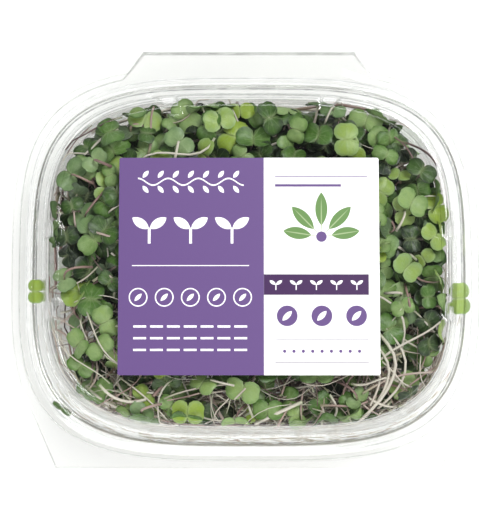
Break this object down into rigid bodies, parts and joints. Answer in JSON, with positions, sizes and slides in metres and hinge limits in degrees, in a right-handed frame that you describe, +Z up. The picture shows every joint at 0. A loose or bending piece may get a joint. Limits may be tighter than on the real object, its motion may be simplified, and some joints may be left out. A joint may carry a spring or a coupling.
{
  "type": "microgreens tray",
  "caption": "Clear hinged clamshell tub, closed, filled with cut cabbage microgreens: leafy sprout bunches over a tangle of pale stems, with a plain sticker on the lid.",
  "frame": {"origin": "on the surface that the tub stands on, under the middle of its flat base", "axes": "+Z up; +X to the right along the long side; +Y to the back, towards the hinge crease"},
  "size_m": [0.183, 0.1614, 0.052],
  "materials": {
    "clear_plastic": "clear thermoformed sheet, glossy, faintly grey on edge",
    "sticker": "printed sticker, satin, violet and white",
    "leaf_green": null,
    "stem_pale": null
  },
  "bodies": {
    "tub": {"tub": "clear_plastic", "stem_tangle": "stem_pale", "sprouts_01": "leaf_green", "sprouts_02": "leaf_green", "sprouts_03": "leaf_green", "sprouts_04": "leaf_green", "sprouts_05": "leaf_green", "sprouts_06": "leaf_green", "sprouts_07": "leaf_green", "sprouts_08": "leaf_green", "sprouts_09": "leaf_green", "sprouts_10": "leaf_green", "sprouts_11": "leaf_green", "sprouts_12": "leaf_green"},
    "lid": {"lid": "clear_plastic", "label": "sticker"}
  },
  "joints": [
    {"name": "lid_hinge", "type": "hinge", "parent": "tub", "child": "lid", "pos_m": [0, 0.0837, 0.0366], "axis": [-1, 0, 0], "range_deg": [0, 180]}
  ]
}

==================================================

Find the word "that" and list each line it appears in.

RESPONSE
Break this object down into rigid bodies, parts and joints. Answer in JSON, with positions, sizes and slides in metres and hinge limits in degrees, in a right-handed frame that you describe, +Z up. The picture shows every joint at 0. A loose or bending piece may get a joint. Limits may be tighter than on the real object, its motion may be simplified, and some joints may be left out. A joint may carry a spring or a coupling.
  "frame": {"origin": "on the surface that the tub stands on, under the middle of its flat base", "axes": "+Z up; +X to the right along the long side; +Y to the back, towards the hinge crease"},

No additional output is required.